_PROBLEM DETAILS_: Restate word for word the lines that begin the listing and end with the line holding "wasm.setup();".

_DATA SECTION_:
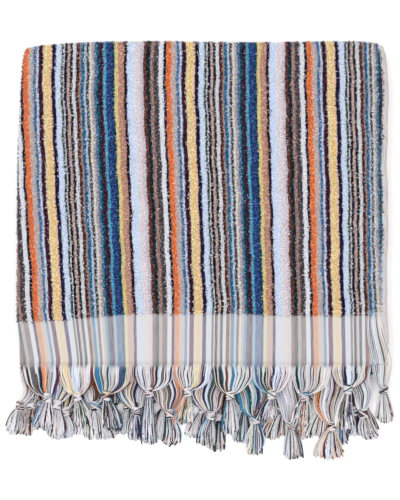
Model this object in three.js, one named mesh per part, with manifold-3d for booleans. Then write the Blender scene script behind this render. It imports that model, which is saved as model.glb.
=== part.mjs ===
// A striped terry bath towel with knotted warp tassels, lying folded on a surface.
// Millimetres, +Z up. X runs across the folded towel and +Y towards its top fold.
// The origin is the centre of the footprint, on the surface that the towel lies on.
//
// The towel is folded in half across its width, so that its fold is at the left and its
// two selvedges are at the right. Then its two fringed ends are laid together, and the
// doubled length is folded once more. From the top, the four doubled layers are:
//   layer a, which carries the visible face and the first fringed end,
//   layer b, which carries the second fringed end,
//   layers c and d, which meet in a fold under the fringe.
// Layers a and d are joined by the outer fold at the top, layers b and c by the inner one.
import * as THREE from "three";
import { mergeVertices } from "three/addons/utils/BufferGeometryUtils.js";
import Module from "manifold-3d";

const wasm = await Module();
wasm.setup();

// Driving dimensions
const TERRY_THICKNESS = 2.6; // cloth with its pile pressed down
const FLAT_THICKNESS = 1.4; // the flat-woven end bands and selvedges
const SHEET_PITCH = 3.4; // from one sheet of the stack to the next
const SHEETS = 8;
const LEFT_X = -221.5; // the lengthwise fold
const RIGHT_X = 228.5; // the selvedges
const TOP_Y = 254.5; // outside of the outer fold
const HEM_A_Y = -138.5; // last weft of the first end
const HEM_B_Y = -145; // last weft of the second end
const BOTTOM_FOLD_Y = -150.5; // outside of the fold under the fringe
const BAND_LENGTH = 62; // flat-woven band between the terry and the last weft
const SELVEDGE_WIDTH = 7;
const STEP_WIDTH = 1.6; // how quickly the pile starts beside a band or selvedge
const PIECE_GAP = 0.3; // between the cloth and each tassel, and from tassel to tassel
const KNOT_WIDTH = 11;
const KNOT_LENGTH = 12;
const KNOT_THICKNESS = 6.5;
const LOCKS = 5; // in each tassel's skirt
const LOCK_WIDTH = 3.6; // at most
const LOCK_THICKNESS = 1.9;
const FALL_LENGTH = 32; // along which the fringe falls from its sheet to the surface

const STACK_HEIGHT = SHEETS * SHEET_PITCH - (SHEET_PITCH - TERRY_THICKNESS);
const HALF_LAYER = SHEET_PITCH / 2; // from a doubled layer's middle to each of its sheets
const LAYER_PITCH = 2 * SHEET_PITCH;
const LAYER_D_Z = TERRY_THICKNESS / 2 + HALF_LAYER;
const LAYER_C_Z = LAYER_D_Z + LAYER_PITCH;
const LAYER_B_Z = LAYER_C_Z + LAYER_PITCH;
const LAYER_A_Z = LAYER_B_Z + LAYER_PITCH;
const FOLD_REACH = HALF_LAYER + TERRY_THICKNESS / 2; // from a doubled layer's middle to its outside

const smoothstep = THREE.MathUtils.smoothstep;
const lerp = THREE.MathUtils.lerp;

// Height of the middle of a sheet, counted from the lowest as 0
const sheetZ = (sheet) => TERRY_THICKNESS / 2 + sheet * SHEET_PITCH;

// A repeatable number from 0 to 1 for each whole number
function chance(n) {
  const wave = Math.sin(n * 127.1 + 311.7) * 43758.5453;
  return wave - Math.floor(wave);
}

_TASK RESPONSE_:
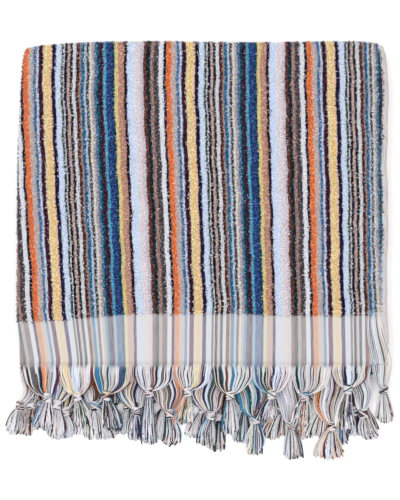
Model this object in three.js, one named mesh per part, with manifold-3d for booleans. Then write the Blender scene script behind this render. It imports that model, which is saved as model.glb.
=== part.mjs ===
// A striped terry bath towel with knotted warp tassels, lying folded on a surface.
// Millimetres, +Z up. X runs across the folded towel and +Y towards its top fold.
// The origin is the centre of the footprint, on the surface that the towel lies on.
//
// The towel is folded in half across its width, so that its fold is at the left and its
// two selvedges are at the right. Then its two fringed ends are laid together, and the
// doubled length is folded once more. From the top, the four doubled layers are:
//   layer a, which carries the visible face and the first fringed end,
//   layer b, which carries the second fringed end,
//   layers c and d, which meet in a fold under the fringe.
// Layers a and d are joined by the outer fold at the top, layers b and c by the inner one.
import * as THREE from "three";
import { mergeVertices } from "three/addons/utils/BufferGeometryUtils.js";
import Module from "manifold-3d";

const wasm = await Module();
wasm.setup();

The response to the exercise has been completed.